The cognitive war against our reason, good sense, and survival instincts always makes use of our natural impulse to abhor violence as a solvent, weakening the foundations of peaceful society, so that people with the will to do violence can impose their own program. What leftist street activists call ‘diversity of tactics’ finds its fullest expression here.
Spare me your complaints about Jake Lang. He is a performance artist who brought a goat to the event: a troll. A few of his insipid stunts, such as playing Vanilla Ice “Ice, Ice, Baby” from an ice truck while rolling past ICE protesters, are actually funny. He has never thrown a bomb. He did nothing violent on J6.

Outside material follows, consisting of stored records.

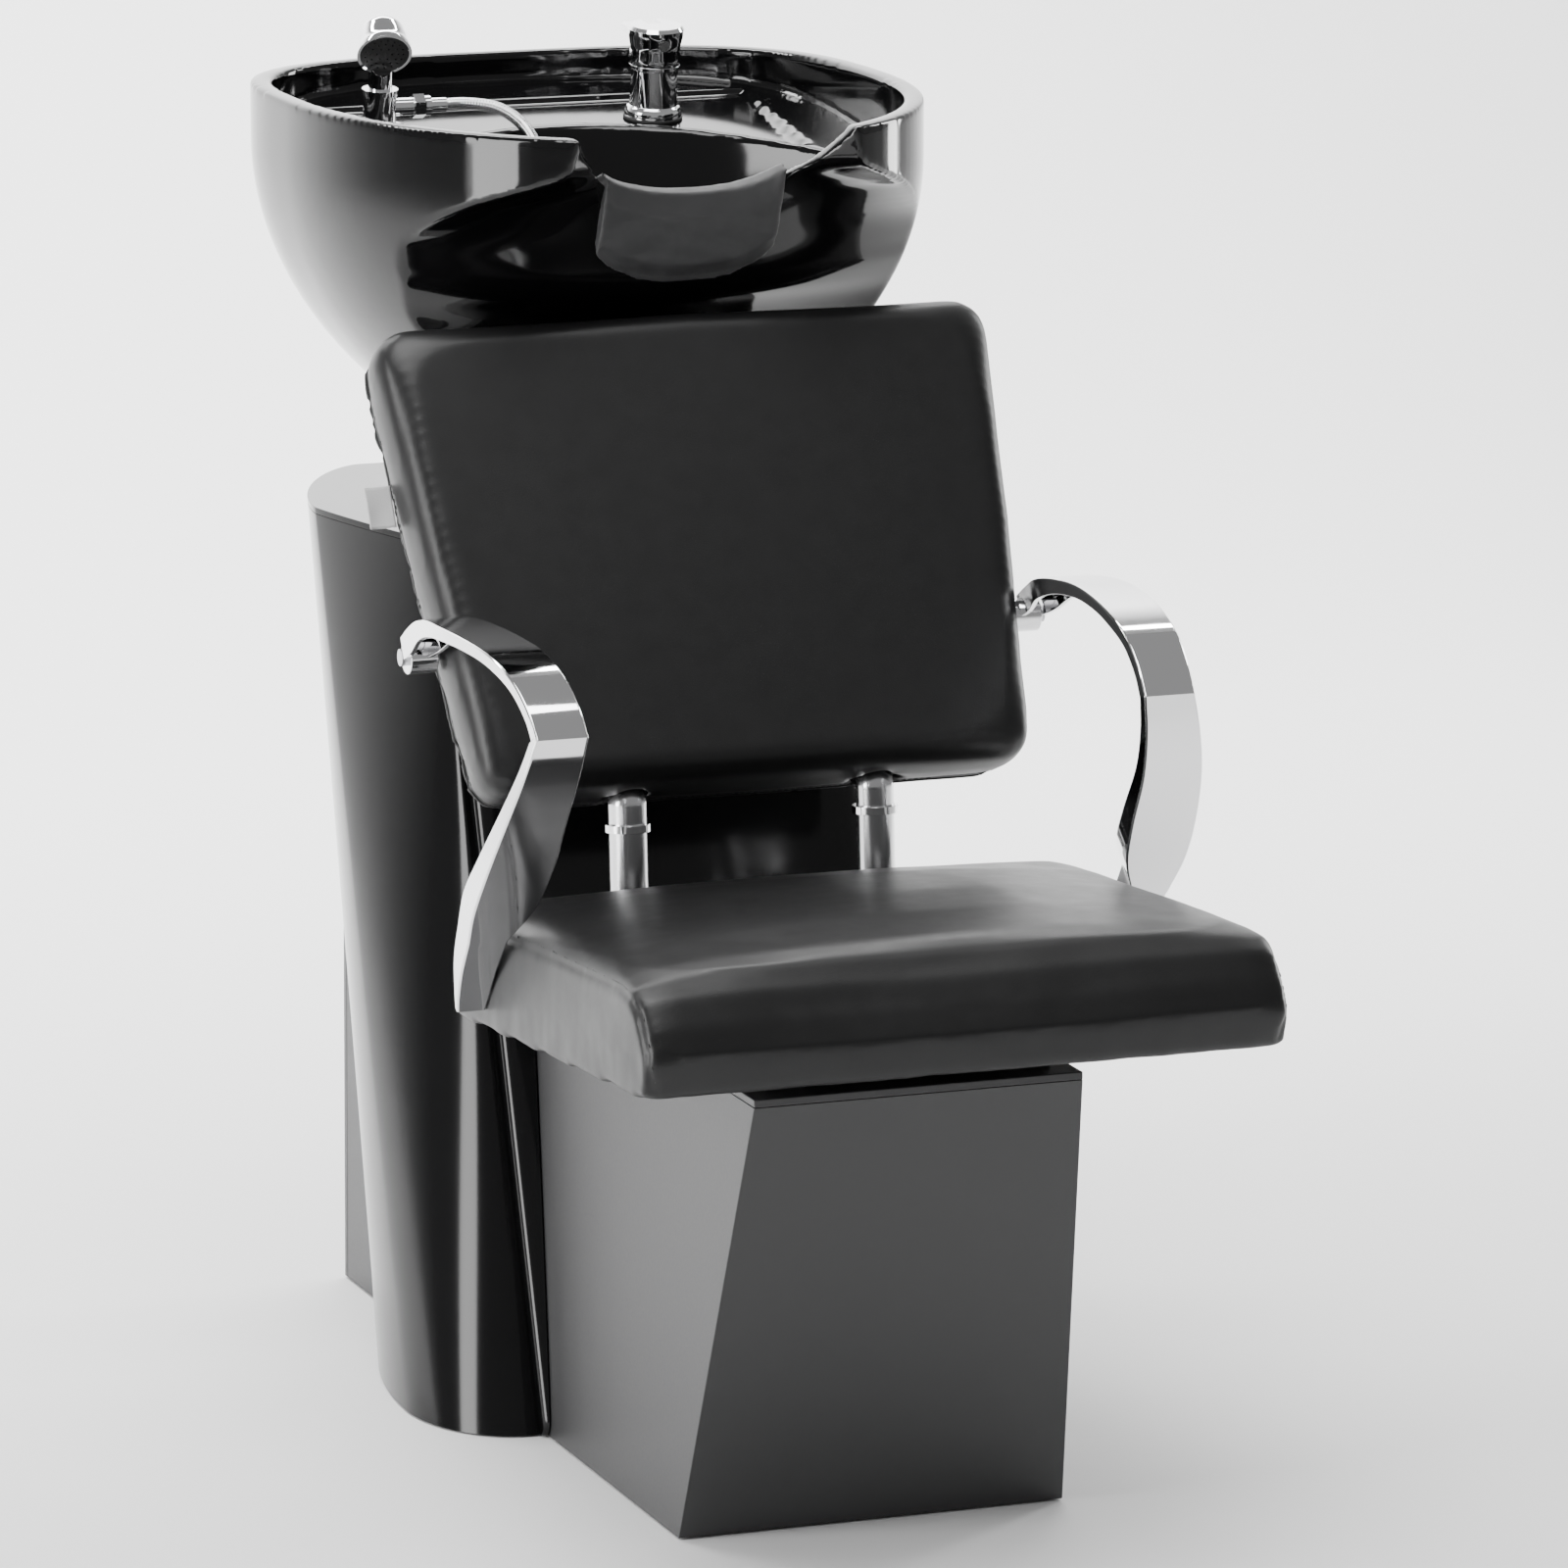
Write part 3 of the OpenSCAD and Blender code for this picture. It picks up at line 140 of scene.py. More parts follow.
def wood_material():
    m = material("plywood", (0.02, 0.02, 0.02), 0.55, grain=30, vary=0.08, bump=0.1)
    nt = m.node_tree
    b = nt.nodes["Principled BSDF"]
    tc = [n for n in nt.nodes if n.type == "TEX_COORD"][0]
    wave = nt.nodes.new("ShaderNodeTexWave")
    wave.inputs["Scale"].default_value = 40
    wave.inputs["Distortion"].default_value = 4
    ramp = nt.nodes.new("ShaderNodeValToRGB")
    ramp.color_ramp.elements[0].color = (0.012, 0.012, 0.012, 1)
    ramp.color_ramp.elements[1].color = (0.028, 0.027, 0.026, 1)
    nt.links.new(tc.outputs["Object"], wave.inputs["Vector"])
    nt.links.new(wave.outputs["Fac"], ramp.inputs["Fac"])
    nt.links.new(ramp.outputs["Color"], b.inputs["Base Color"])
    return m


MATS = {
    "pedestal_paint": material("pedestal_paint", (0.035, 0.035, 0.036), 0.42, grain=400, bump=0.08, vary=0.04),
    "frame_steel": material("frame_steel", (0.03, 0.03, 0.031), 0.5, grain=300, bump=0.1, vary=0.05),
    "fastener_steel": brushed_material("fastener_steel", (0.6, 0.6, 0.62), 0.32),
    "black_rubber": material("black_rubber", (0.015, 0.015, 0.015), 0.75, grain=200, bump=0.15, vary=0.08),
    "gloss_shell": material("gloss_shell", (0.003, 0.003, 0.0032), 0.13, grain=9, vary=0.02, spec=0.32),
    "frame_wood": wood_material(),
    "black_leather": leather_material(),
    "seam_thread": material("seam_thread", (0.02, 0.02, 0.02), 0.5, grain=900, vary=0.08),
    "chrome": material("chrome", (0.9, 0.9, 0.91), 0.05, metallic=1, grain=40, vary=0.02),
    "tube_steel": brushed_material("tube_steel", (0.72, 0.72, 0.73), 0.2),
    "tag_cloth": material("tag_cloth", (0.5, 0.5, 0.5), 0.8, grain=700, bump=0.4, vary=0.05, sheen=0.3),
    "black_glaze": material("black_glaze", (0.002, 0.002, 0.0022), 0.08, grain=14, vary=0.015, spec=0.4),
    "neck_gel": material("neck_gel", (0.03, 0.03, 0.031), 0.55, grain=120, bump=0.25, vary=0.08),
    "brass": material("brass", (0.7, 0.52, 0.25), 0.3, metallic=1, grain=60, vary=0.06),
    "white_plastic": material("white_plastic", (0.75, 0.75, 0.73), 0.45, grain=50, vary=0.05),
    "button_metal": brushed_material("button_metal", (0.8, 0.8, 0.8), 0.22),
    "black_plastic": material("black_plastic", (0.012, 0.012, 0.012), 0.35, grain=80, vary=0.05),
    "hose_steel": material("hose_steel", (0.78, 0.78, 0.79), 0.16, metallic=1, grain=120, vary=0.05),
}


def paint(o, slot):
    o.data.materials.clear()
    o.data.materials.append(MATS[slot])
    return o


# ---- mesh helpers ----
def lerp(a, b, t):
    return a + (b - a) * t


def new_object(name, mesh):
    o = bpy.data.objects.new(name, mesh)
    bpy.context.scene.collection.objects.link(o)
    return o


def solid(name, verts, faces):
    """Object from vertices in millimetres, with its normals turned outwards."""
    me = bpy.data.meshes.new(name)
    me.from_pydata([[c * MM for c in v] for v in verts], [], faces)
    bm = bmesh.new()
    bm.from_mesh(me)
    bmesh.ops.remove_doubles(bm, verts=bm.verts, dist=1e-6)
    bmesh.ops.recalc_face_normals(bm, faces=bm.faces)
    for f in bm.faces:
        f.smooth = True
    bm.to_mesh(me)
    bm.free()
    return new_object(name, me)


def loft(name, rings):
    n, m = len(rings[0]), len(rings)
    faces = [list(range(n))[::-1], [(m - 1) * n + i for i in range(n)]]
    for k in range(m - 1):
        for i in range(n):
            j = (i + 1) % n
            faces.append([k * n + i, k * n + j, (k + 1) * n + j, (k + 1) * n + i])
    return solid(name, [p for r in rings for p in r], faces)


CYLINDER_SIDES = 64


def cylinder(name, base, axis, r, h):
    a = Vector(axis).normalized()
    u = a.orthogonal().normalized()
    w = a.cross(u)
    rings = []
    for along in (0, h):
        c = Vector(base) + a * along
        rings.append([c + u * (r * math.cos(t)) + w * (r * math.sin(t))
                      for t in (2 * math.pi * i / CYLINDER_SIDES for i in range(CYLINDER_SIDES))])
    return loft(name, rings)


def arrays(o):
    """Vertex positions and normals."""
    n = len(o.data.vertices)
    co, no = np.empty(n * 3, np.float32), np.empty(n * 3, np.float32)
    o.data.vertices.foreach_get("co", co)
    o.data.vertices.foreach_get("normal", no)
    return co.reshape(-1, 3).astype(float), no.reshape(-1, 3).astype(float)


def set_points(o, co):
    o.data.vertices.foreach_set("co", co.astype(np.float32).ravel())
    o.data.update()


def bake(o):
    """Applies the modifiers."""
    dg = bpy.context.evaluated_depsgraph_get()
    mesh = bpy.data.meshes.new_from_object(o.evaluated_get(dg))
    o.modifiers.clear()
    o.data = mesh
    return o


def boolean(o, tool):
    """Cuts the tool out of the piece."""
    m = o.modifiers.new("boolean", "BOOLEAN")
    m.operation = "DIFFERENCE"
    m.solver = "MANIFOLD"
    m.object = tool
    bake(o)
    bpy.data.objects.remove(tool)
    return o


def remesh(o, size, smooth=0):
    m = o.modifiers.new("remesh", "REMESH")
    m.mode = "VOXEL"
    m.voxel_size = size
    m.use_smooth_shade = True
    if smooth:
        s = o.modifiers.new("smooth", "SMOOTH")
        s.factor = 0.5
        s.iterations = smooth
    return bake(o)


def bevel(o, width, segments=2, angle=35):
    w = o.modifiers.new("weld", "WELD")
    w.merge_threshold = 1e-5
    m = o.modifiers.new("bevel", "BEVEL")
    m.width = width
    m.segments = segments
    m.limit_method = "ANGLE"
    m.angle_limit = math.radians(angle)
    m.harden_normals = True
    m.miter_outer = "MITER_ARC"
    return o


def smooth_curve(points, steps):
    """Catmull-Rom curve through rows of numbers."""
    p = [np.array(q, float) for q in points]
    p = [2 * p[0] - p[1]] + p + [2 * p[-1] - p[-2]]
    out = []
    for i in range(1, len(p) - 2):
        for k in range(steps):
            t = k / steps
            out.append(0.5 * (2 * p[i] + (p[i + 1] - p[i - 1]) * t
                              + (2 * p[i - 1] - 5 * p[i] + 4 * p[i + 1] - p[i + 2]) * t * t
                              + (3 * p[i] - p[i - 1] - 3 * p[i + 1] + p[i + 2]) * t ** 3))
    out.append(p[-2])
    return out


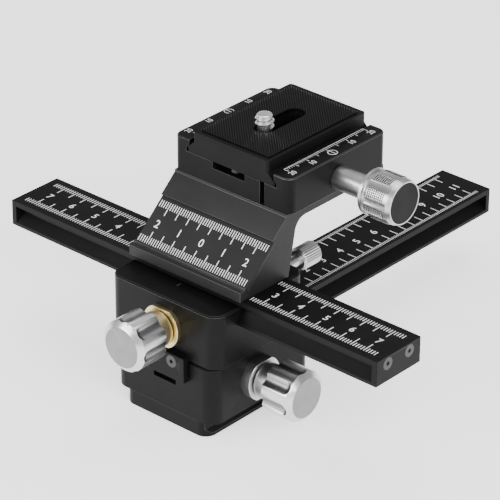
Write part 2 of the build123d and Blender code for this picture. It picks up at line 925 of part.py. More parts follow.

Ibrahim Kayumi and Emir Balat, on the other hand, brought bombs to a protest. They are ISIS-inspired terrorists. Like Walter Masterson, Mayor Mamdani is strangely unable to name either of the actual terrorists, but he is happy to pretend that Jake Lang is terrorism personified because he has a bad opinion. New York Democrats are falling all over themselves to condemn bad opinions as terrorism and unable to condemn Muslims with bombs as terrorists for fear of seeming to have a bad opinion themselves.
They pose as good people, these office-holders preening their moral feathers: they are interested only in peace. What they actually want, though, is a war on their own terms, one that empowers them over their domestic political enemies and just happens to erase Judaism from the Middle East. It is a pure coincidence that smashing capitalism requires murdering Jews. You are not supposed to notice how fascist, how very Nazi-like, that is.
If you had wondered how the unholy alliance of leftist radicalism and Islamic fundamentalism happened — if you were confused about Queers for Palestine — look no further. They actually hate us. They want regular, normal Americans dead. They are willing to lie to our faces, to die for their own lies, to watch us get killed and then lie over our dead bodies because the people who killed us found our words disagreeable.
When ‘empathy’ is in fact suicidal stupidity, pacifism finds its fullest, most useful expression in the world: extinction. Pacifism is a desire for the extinction of oneself and their own group. A pacifist can never acknowledge the existence of enemies, must always excuse and forgive the enemy, because the pacifists are fighting the most important war: for equality, an end to racism, an end to war. Our lives are a sacrifice they are willing to make in that endeavor.